Can I trade CFDs and perpetual futures on the same assets?
Yes. Crypto assets like Bitcoin and Ethereum are widely available as both CFDs and perpetual futures. Many commodities, forex pairs, and equity indices also have perp markets on larger exchanges. The difference is not what you trade but the infrastructure you trade on. With a CFD, your broker is the counterparty. With an on-chain perp, you trade against other market participants on a neutral protocol. This structural distinction affects execution quality, cost, and the fundamental alignment of incentives between you and your trading venue.
Why are CFDs banned in the United States?

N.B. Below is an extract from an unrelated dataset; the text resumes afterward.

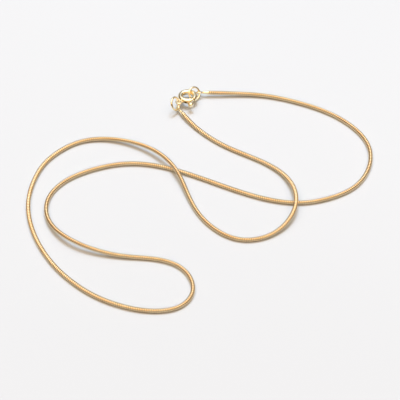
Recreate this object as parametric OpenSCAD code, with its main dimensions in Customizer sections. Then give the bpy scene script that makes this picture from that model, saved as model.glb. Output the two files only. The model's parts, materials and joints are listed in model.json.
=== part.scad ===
// A round snake chain necklace, closed, lying in loose curves on a flat surface.
// The chain crosses over itself twice. A spring ring clasp, two jump rings and
// two end caps join its ends.

/* [Chain] */
// Thickness of the round chain
chain_d = 1.2; // [1.1:0.05:1.4]

/* [End caps] */
// Length of the full-width collar that meets the chain
collar_len = 0.35; // [0.2:0.05:0.6]
// Length of the taper from the collar down to the neck
taper_len = 0.65; // [0.4:0.05:1]
// Length of the plain neck, up to the eyelet's wire
neck_len = 0.9; // [0.7:0.05:1.2]
// Thickness of the neck
neck_d = 0.85; // [0.7:0.05:1]
// Outer diameter of the cap's eyelet
cap_eye_d = 2.05; // [1.95:0.05:2.15]
// Thickness of the wire of both kinds of eyelet
eye_wire = 0.45; // [0.35:0.05:0.5]
// Diameter of the stub soldered into the chain's hollow core
stub_d = 0.5; // [0.4:0.05:0.6]
// Length of that stub
stub_len = 1.2; // [0.8:0.1:1.5]
// Gap between the stub and the core round it, and between cap and chain
stub_gap = 0.02; // [0.01:0.01:0.05]

/* [Jump rings] */
// Outer diameter of a jump ring
jump_d = 4.0; // [3.9:0.05:4.2]
// Thickness of its wire
jump_wire = 0.55; // [0.45:0.05:0.6]

/* [Clasp] */
// Outer diameter of the spring ring
clasp_d = 5.4; // [5.2:0.05:5.6]
// Thickness of its tube
tube_d = 1.5; // [1.4:0.05:1.55]
// Thickness of the tube's wall
tube_wall = 0.2; // [0.15:0.01:0.22]
// Running gap all round the bolt inside the tube
bolt_gap = 0.05; // [0.03:0.01:0.08]
// Angle of the mouth's edge on the lever's side
mouth_from = -64; // [-66:1:-62]
// Angle of the mouth's far edge
mouth_to = -40; // [-42:1:-36]
// Angle of the thumb lever with the clasp closed
lever_angle = -77; // [-79:1:-75]
// How far the lever swings to open the mouth, in degrees
lever_travel = 26; // [25:1:28]
// Thickness of the lever's stem
stem_d = 0.35; // [0.25:0.05:0.45]
// Gap round the stem in its slot
slot_gap = 0.06; // [0.04:0.01:0.1]
// Diameter of the thumb knob
knob_d = 1.5; // [1.2:0.05:1.55]
// Gap between the knob and the tube
knob_gap = 0.25; // [0.15:0.05:0.35]
// Outer diameter of the clasp's fixed eyelet
clasp_eye_d = 1.95; // [1.85:0.05:2.05]
// Angle at which that eyelet is soldered on
clasp_eye_angle = 225; // [222:1:232]

/* [Hidden] */
// The chain's own points, from the left cap to the right one. Each row gives
// x and y in millimetres and the lift off the surface in chain thicknesses.
chain_route = [
    [-5, 30.5, 0.35], [-1, 25, 0], [6, 18.5, 0], [14.5, 13.5, 0],
    [21, 8, 0.2], [24, 0.5, 1.05], [23.5, -7, 1.1], [19, -13.3, 0.1],
    [12, -16, 0], [5.5, -14, 0], [-0.5, -7.5, 0], [-4, 1, 0.25],
    [-7, 8.7, 1.15], [-13, 16, 1.05], [-21.5, 20.4, 0.38], [-29.5, 21.1, 0.02],
    [-35.5, 18.5, 0], [-40, 14, 0], [-43, 8.5, 0], [-45, -1.5, 0],
    [-43.5, -11.5, 0], [-40, -20, 0], [-35, -27.5, 0], [-27.5, -34.5, 0],
    [-19.5, -38.5, 0], [-12.5, -40, 0], [-6, -39, 0], [-2.5, -34.5, 0],
    [-3, -29, 0], [-6.5, -24.5, 0], [-12.5, -22.5, 0], [-18.5, -21.9, 0.05],
    [-25.5, -20.6, 0.5], [-33.5, -17, 1.15], [-39, -10.1, 0.45], [-40, -2, 0],
    [-36.5, 4.5, 0], [-30, 9, 0], [-20, 12, 0], [-10, 10.5, 0],
    [-0.5, 6.5, 0], [9.5, 1.5, 0], [19, -2, 0], [28, -2.5, 0],
    [37, 1, 0], [41.5, 5.5, 0], [44, 11, 0], [44.5, 17.5, 0],
    [42, 24, 0], [36, 30.5, 0], [28, 35, 0], [18, 38.5, 0.05],
    [9, 39, 0.35], [2, 39, 0.6]
];
$fn = 64;
gold = "#d8b06a";
pale_gold = "#e6c88c";

// Middle of the necklace's outline in the route's numbers, set on the origin
outline_mid = [-0.2, -0.4];

// Sweep of the chain
route_end = len(chain_route) - 1;
chain_rings = 81;
chain_sides = 8;
heading_step = 0.01;

// End caps
cap_len = collar_len + taper_len + neck_len;
cap_eye_r = (cap_eye_d - eye_wire) / 2;
left_eye_turn = 0;
right_eye_turn = 120;

// Clasp, held up between the two jump rings with its front edge raised
clasp_at = [-3.7, 37.1, 2];
clasp_tilt = -3;
clasp_x = [1, 0, 0];
clasp_z = [0, -sin(clasp_tilt), cos(clasp_tilt)];
clasp_r = (clasp_d - tube_d) / 2;
bore_d = tube_d - 2 * tube_wall;
bolt_d = bore_d - 2 * bolt_gap;

// The bolt's body stops just short of the mouth's far edge, its nose enters it
nose_set_back = 2;
nose_len = 0.25;
nose_sunk = 0.06;
tail_past_lever = 13;
bolt_tip = mouth_to - nose_set_back;
bolt_tail = lever_angle - tail_past_lever;
knob_at = clasp_d / 2 + knob_gap + knob_d / 2;
slot_half = asin((stem_d / 2 + slot_gap) / clasp_r);
clasp_eye_r = (clasp_eye_d - eye_wire) / 2;
solder_bite = 0.08;
solder_depth = tube_wall + solder_bite;
clasp_eye_at = clasp_d / 2 + clasp_eye_d / 2 - solder_depth;

// Where the right jump ring holds the clasp's tube
held_angle = 37;
jump_r = (jump_d - jump_wire) / 2;
left_lean = [-1, -1, 1];
right_lean = [0, 1, 1];

function unit(v) = v / norm(v);
function square_to(v, d) = unit(v - (v * d) * d);

// Centre of the chain at a point of its route
function held(k) = let (row = chain_route[k])
    [row.x - outline_mid.x, row.y - outline_mid.y, chain_d * (0.5 + row.z)];

// Pole of a smooth curve that runs through the route's points
function pole(k) =
    k < 0 ? 2 * held(0) - pole(1)
    : k > route_end ? 2 * held(route_end) - pole(route_end - 1)
    : k == 0 || k == route_end ? held(k)
    : held(k) - (held(k - 1) - 2 * held(k) + held(k + 1)) / 6;

// Point of that curve, t counting the route's points
function along(t) = let (
    k = min(floor(t), route_end - 1),
    f = t - k,
    p = (pow(1 - f, 3) * pole(k - 1)
        + (3 * pow(f, 3) - 6 * pow(f, 2) + 4) * pole(k)
        + (-3 * pow(f, 3) + 3 * pow(f, 2) + 3 * f + 1) * pole(k + 1)
        + pow(f, 3) * pole(k + 2)) / 6
) [p.x, p.y, max(p.z, chain_d / 2)];

start_heading = unit(pole(1) - pole(0));
end_heading = unit(pole(route_end) - pole(route_end - 1));
function heading(t) =
    t <= 0 ? start_heading
    : t >= route_end ? end_heading
    : unit(along(t + heading_step) - along(t - heading_step));

// One ring of points round the chain, with its first point underneath
function chain_ring(t) = let (
    d = heading(t),
    side = unit(cross(d, [0, 0, 1])),
    over = cross(side, d)
) [for (k = [0 : chain_sides - 1])
    along(t) + chain_d / 2 * (sin(360 * k / chain_sides) * side
        - cos(360 * k / chain_sides) * over)];

// Centres and directions of the eyelets and the clasp's tube
left_cap_out = -start_heading;
right_cap_out = end_heading;
left_cap_at = held(0) + stub_gap * left_cap_out;
right_cap_at = held(route_end) + stub_gap * right_cap_out;
left_eye = left_cap_at + (cap_len + cap_eye_r) * left_cap_out;
right_eye = right_cap_at + (cap_len + cap_eye_r) * right_cap_out;
function on_clasp(angle, r) = clasp_at
    + r * (cos(angle) * clasp_x + sin(angle) * cross(clasp_z, clasp_x));
clasp_eye = on_clasp(clasp_eye_angle, clasp_eye_at);
held_tube = on_clasp(held_angle, clasp_r);

// The left jump ring runs through the middle of two eyelets
left_across = unit(clasp_eye - left_eye);
left_side = square_to(left_lean, left_across);
left_half = norm(clasp_eye - left_eye) / 2;
left_jump_at = (clasp_eye + left_eye) / 2
    + sqrt(pow(jump_r, 2) - pow(left_half, 2)) * left_side;

// The right one runs through an eyelet and round the clasp's tube
right_across = unit(held_tube - right_eye);
right_side = square_to(right_lean, right_across);
right_jump_at = right_eye + jump_r * right_across;

// Puts children with their x and z axes along x and z
module framed(at, x, z) {
    y = cross(z, x);
    multmatrix([
        [x.x, y.x, z.x, at.x],
        [x.y, y.y, z.y, at.y],
        [x.z, y.z, z.z, at.z],
        [0, 0, 0, 1]
    ])
        children();
}

module wire_ring(r, wire) {
    rotate_extrude()
        translate([r, 0])
            circle(d = wire);
}

module stub(extra) {
    translate([0, 0, -stub_len - extra])
        cylinder(d = stub_d + 2 * extra, h = stub_len + 2 * extra + stub_gap);
}

module chain_sweep() {
    points = [for (i = [0 : chain_rings - 1])
        each chain_ring(i * route_end / (chain_rings - 1))];
    walls = [for (i = [0 : chain_rings - 2], k = [0 : chain_sides - 1])
        let (
            a = i * chain_sides + k,
            b = i * chain_sides + (k + 1) % chain_sides,
            c = a + chain_sides,
            d = b + chain_sides
        )
        each [[a, b, c], [b, d, c]]];
    first = [for (k = [chain_sides - 1 : -1 : 0]) k];
    last = [for (k = [0 : chain_sides - 1])
        (chain_rings - 1) * chain_sides + k];
    polyhedron(points = points, faces = concat(walls, [first, last]));
}

module chain() {
    color(gold)
        difference() {
            chain_sweep();
            framed(held(0), square_to([0, 0, 1], left_cap_out), left_cap_out)
                stub(stub_gap);
            framed(held(route_end), square_to([0, 0, 1], right_cap_out), right_cap_out)
                stub(stub_gap);
        }
}

// A cap with the chain below its origin and its eyelet above
module end_cap(eye_turn) {
    rotate_extrude()
        polygon([
            [0, 0],
            [chain_d / 2, 0],
            [chain_d / 2, collar_len],
            [neck_d / 2, collar_len + taper_len],
            [neck_d / 2, cap_len - eye_wire],
            [eye_wire / 2, cap_len],
            [0, cap_len]
        ]);
    stub(0);
    rotate([0, 0, eye_turn])
        translate([0, 0, cap_len + cap_eye_r])
            rotate([90, 0, 0])
                wire_ring(cap_eye_r, eye_wire);
}

module end_cap_left() {
    color(pale_gold)
        framed(left_cap_at, square_to([0, 0, 1], left_cap_out), left_cap_out)
            end_cap(left_eye_turn);
}

module end_cap_right() {
    color(pale_gold)
        framed(right_cap_at, square_to([0, 0, 1], right_cap_out), right_cap_out)
            end_cap(right_eye_turn);
}

module jump_ring_left() {
    color(pale_gold)
        framed(left_jump_at, left_across, cross(left_across, left_side))
            wire_ring(jump_r, jump_wire);
}

module jump_ring_right() {
    color(pale_gold)
        framed(right_jump_at, right_across, cross(right_across, right_side))
            wire_ring(jump_r, jump_wire);
}

// The hollow spring ring with its mouth, lever slot and soldered eyelet
module clasp_ring() {
    color(gold)
        framed(clasp_at, clasp_x, clasp_z)
            difference() {
                union() {
                    rotate_extrude(angle = 360 - (mouth_to - mouth_from), start = mouth_to)
                        translate([clasp_r, 0])
                            circle(d = tube_d);
                    rotate([0, 0, clasp_eye_angle])
                        translate([clasp_eye_at, 0, 0])
                            wire_ring(clasp_eye_r, eye_wire);
                }
                wire_ring(clasp_r, bore_d);
                rotate_extrude(
                    angle = lever_travel + 2 * slot_half,
                    start = lever_angle - lever_travel - slot_half
                )
                    translate([clasp_r, -stem_d / 2 - slot_gap])
                        square([tube_d, stem_d + 2 * slot_gap]);
            }
}

// The curved bolt that shuts the mouth, with its thumb lever
module clasp_bolt() {
    color(pale_gold)
        framed(clasp_at, clasp_x, clasp_z) {
            rotate_extrude(angle = bolt_tip - bolt_tail, start = bolt_tail)
                translate([clasp_r, 0])
                    circle(d = bolt_d);
            rotate([0, 0, bolt_tip])
                translate([clasp_r, -nose_sunk, 0])
                    rotate([-90, 0, 0])
                        cylinder(d1 = bolt_d - nose_sunk, d2 = bolt_d / 2, h = nose_len + nose_sunk);
            rotate([0, 0, lever_angle]) {
                translate([clasp_r, 0, 0])
                    rotate([0, 90, 0])
                        cylinder(d = stem_d, h = knob_at - clasp_r);
                translate([knob_at, 0, 0])
                    sphere(d = knob_d);
            }
        }
}

chain();
end_cap_left();
end_cap_right();
jump_ring_left();
jump_ring_right();
clasp_ring();
clasp_bolt();
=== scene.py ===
import json
import math
import bpy
from mathutils import Matrix, Vector


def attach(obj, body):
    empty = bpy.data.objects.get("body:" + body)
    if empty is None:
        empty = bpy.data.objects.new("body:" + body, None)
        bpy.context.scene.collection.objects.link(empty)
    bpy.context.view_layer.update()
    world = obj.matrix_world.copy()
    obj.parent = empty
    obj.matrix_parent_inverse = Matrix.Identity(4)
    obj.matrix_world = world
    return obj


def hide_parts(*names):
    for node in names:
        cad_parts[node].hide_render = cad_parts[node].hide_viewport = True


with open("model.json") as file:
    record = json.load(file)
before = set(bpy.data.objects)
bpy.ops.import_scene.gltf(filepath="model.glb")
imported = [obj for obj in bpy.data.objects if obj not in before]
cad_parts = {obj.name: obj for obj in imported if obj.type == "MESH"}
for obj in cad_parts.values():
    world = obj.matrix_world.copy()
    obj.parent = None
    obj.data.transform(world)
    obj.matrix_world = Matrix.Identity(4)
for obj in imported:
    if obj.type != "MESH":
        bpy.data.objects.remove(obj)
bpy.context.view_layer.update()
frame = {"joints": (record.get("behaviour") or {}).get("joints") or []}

mm = 0.001


# Small helpers that every piece uses

near = 0.01 * mm  # what lies this close to a place counts as on it
weld = 0.001 * mm  # points this close are merged


def deselectAll():
    bpy.ops.object.select_all(action="DESELECT")


def makeActive(obj):
    deselectAll()
    obj.select_set(True)
    bpy.context.view_layer.objects.active = obj


def nameActive(name):
    obj = bpy.context.object
    obj.name = name
    obj.data.name = name
    return obj


def editMesh(obj):
    makeActive(obj)
    bpy.ops.object.mode_set(mode="EDIT")
    bpy.ops.mesh.select_mode(type="VERT")
    bpy.ops.mesh.select_all(action="SELECT")


def leaveEdit():
    bpy.ops.object.mode_set(mode="OBJECT")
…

CFDs were never formally approved for retail trading in the United States because they are over-the-counter derivatives that do not trade on a regulated exchange. The SEC and CFTC have maintained that the lack of exchange-based price discovery, central clearing, and standardized reporting makes CFDs unsuitable for retail participation. The US regulatory stance has effectively validated many of the structural concerns about CFDs that European regulators have attempted to address through product intervention measures rather than an outright ban.
What is the funding rate and how does it compare to CFD overnight fees?
The funding rate is a periodic payment exchanged between long and short perpetual futures traders to keep the contract price aligned with the underlying spot price. It is market-determined, bidirectional, and can be positive or negative. When the funding rate is negative, long holders receive payments rather than making them. CFD overnight fees, by contrast, are always a cost to the trader, are set unilaterally by the broker, and reflect the broker's financing markup rather than market conditions. Funding rates are a self-correcting market mechanism. Overnight fees are a broker revenue stream. The distinction is fundamental.